1. How deletion works in the EU: the legal hook and basic steps
Under the GDPR an individual can request erasure under Article 17 and controllers have an obligation—subject to specific exceptions—to erase personal data without undue delay, and to take reasonable technical steps to inform third parties processing the data to erase links and copies [1] [4]; in practice the route is to identify the data controller, submit a verifiable erasure request (often in writing or via a company’s privacy portal), and follow any company procedures (for example, contacting privacy@optimizely.com where Optimizely is the controller) so the controller can locate and delete records [1].
2. How deletion works in California: who, what and how it’s narrower
California law gives residents a right to request deletion of personal information a business has “collected from” the consumer and imposes procedural deadlines (businesses generally have 45 days to respond to a verifiable request), but the CCPA/CPRA’s deletion right is more limited in scope than the GDPR because it may not reach data obtained about a consumer from other sources and is subject to a list of statutory exceptions [5] [3] [6].

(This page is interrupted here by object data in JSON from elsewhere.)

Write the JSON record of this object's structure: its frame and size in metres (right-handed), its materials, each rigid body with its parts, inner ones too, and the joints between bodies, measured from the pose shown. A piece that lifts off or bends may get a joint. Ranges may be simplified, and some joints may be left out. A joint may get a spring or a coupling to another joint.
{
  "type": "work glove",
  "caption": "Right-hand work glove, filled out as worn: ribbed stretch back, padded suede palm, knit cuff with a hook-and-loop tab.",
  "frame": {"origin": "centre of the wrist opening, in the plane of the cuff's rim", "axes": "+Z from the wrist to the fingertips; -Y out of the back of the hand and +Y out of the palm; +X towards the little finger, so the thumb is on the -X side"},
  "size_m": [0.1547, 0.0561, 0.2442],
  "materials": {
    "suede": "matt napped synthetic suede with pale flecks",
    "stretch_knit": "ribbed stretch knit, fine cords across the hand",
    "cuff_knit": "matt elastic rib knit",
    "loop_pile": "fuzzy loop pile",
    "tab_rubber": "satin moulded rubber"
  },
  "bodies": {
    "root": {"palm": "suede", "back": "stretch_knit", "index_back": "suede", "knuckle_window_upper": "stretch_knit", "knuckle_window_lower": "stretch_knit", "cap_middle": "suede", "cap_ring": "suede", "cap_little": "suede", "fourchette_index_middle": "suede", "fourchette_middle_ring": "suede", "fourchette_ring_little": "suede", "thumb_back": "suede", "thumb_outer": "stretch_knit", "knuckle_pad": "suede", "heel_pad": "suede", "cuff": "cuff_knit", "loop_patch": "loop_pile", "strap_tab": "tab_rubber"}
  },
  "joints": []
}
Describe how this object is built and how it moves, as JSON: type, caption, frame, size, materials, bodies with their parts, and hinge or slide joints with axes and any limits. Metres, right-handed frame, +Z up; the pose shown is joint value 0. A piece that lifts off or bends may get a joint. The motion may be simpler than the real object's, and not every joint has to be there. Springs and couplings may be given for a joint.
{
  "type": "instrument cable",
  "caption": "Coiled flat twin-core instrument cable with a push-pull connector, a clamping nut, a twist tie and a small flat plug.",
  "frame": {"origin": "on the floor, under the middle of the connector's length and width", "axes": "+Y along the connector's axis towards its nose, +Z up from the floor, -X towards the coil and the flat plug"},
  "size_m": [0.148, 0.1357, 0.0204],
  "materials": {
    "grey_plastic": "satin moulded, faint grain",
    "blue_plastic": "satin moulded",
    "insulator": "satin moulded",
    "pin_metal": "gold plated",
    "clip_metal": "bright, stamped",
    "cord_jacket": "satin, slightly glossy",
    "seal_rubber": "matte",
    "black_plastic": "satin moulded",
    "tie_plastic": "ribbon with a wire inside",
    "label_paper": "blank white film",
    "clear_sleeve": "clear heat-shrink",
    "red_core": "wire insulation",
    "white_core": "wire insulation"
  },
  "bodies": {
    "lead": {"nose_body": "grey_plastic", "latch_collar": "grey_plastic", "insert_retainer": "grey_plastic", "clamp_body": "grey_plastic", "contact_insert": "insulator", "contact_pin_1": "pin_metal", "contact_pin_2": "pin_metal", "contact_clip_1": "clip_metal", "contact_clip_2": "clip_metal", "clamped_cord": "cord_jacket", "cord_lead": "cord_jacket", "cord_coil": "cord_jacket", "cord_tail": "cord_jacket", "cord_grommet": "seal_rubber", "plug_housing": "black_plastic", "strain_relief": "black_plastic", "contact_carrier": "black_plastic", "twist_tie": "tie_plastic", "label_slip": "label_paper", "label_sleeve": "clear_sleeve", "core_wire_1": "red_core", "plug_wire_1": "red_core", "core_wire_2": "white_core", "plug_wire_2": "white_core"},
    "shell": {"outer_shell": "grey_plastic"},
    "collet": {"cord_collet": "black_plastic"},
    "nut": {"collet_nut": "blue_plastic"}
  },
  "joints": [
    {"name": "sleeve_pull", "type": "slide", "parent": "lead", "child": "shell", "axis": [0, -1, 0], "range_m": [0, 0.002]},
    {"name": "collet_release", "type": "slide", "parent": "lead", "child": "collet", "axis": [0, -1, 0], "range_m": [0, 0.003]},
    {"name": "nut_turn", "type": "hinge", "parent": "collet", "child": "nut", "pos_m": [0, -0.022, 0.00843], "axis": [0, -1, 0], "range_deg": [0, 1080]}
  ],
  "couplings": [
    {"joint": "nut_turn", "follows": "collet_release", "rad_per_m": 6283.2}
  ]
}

3. Common exceptions and practical limits that stop “complete” deletion
Both regimes list important exceptions: controllers can refuse erasure when retention is necessary to exercise freedom of expression, comply with a legal obligation, detect wrongdoing, or for public interest research and other statutory grounds; California separately enumerates nine deletion exceptions including legal compliance and certain internal uses, so a deletion request can be lawfully denied or only partially honored [2] [7] [5].
4. What “complete” deletion actually means and third-party copies
GDPR requires reasonable steps to notify third parties to erase copies and links, but it does not guarantee absolute removal from every cache, paper record, or third-party archive; similarly in the U.S. ecosystem a business can delete data it controls but cannot always force unrelated third parties or search engines to purge cached copies, and practical limits (backups, logs, pseudonymized data) mean deletion is often a best-efforts, not binary, outcome [4] [8].
5. Practical checklist: how to request deletion and push back if refused
Prepare a verifiable request that identifies the controller or business, specify the data to erase, prove identity as required, use the business’s published privacy request channels (email, web form, or the controller’s contact such as privacy@optimizely.com where offered), expect a statutory response window (about 45 days in California; GDPR requires prompt action without undue delay), and if denied cite the legal ground and escalate to the supervisory authority in the EU or to the California Privacy Protection Agency/attorney general or pursue statutory remedies under California law [1] [5] [9] [10].
6. New developments and enforcement angles to watch
California is expanding deletion tools targeting data brokers—a universal deletion mechanism under the California Delete Act will let consumers request broad broker-level removals and gives the California Privacy Protection Agency enforcement power—while EU enforcement continues to emphasize wide territorial reach and heavy fines for noncompliance, so deletion rights are increasingly backed by regulatory tools even as debates about scope and speech exceptions persist [10] [11] [9].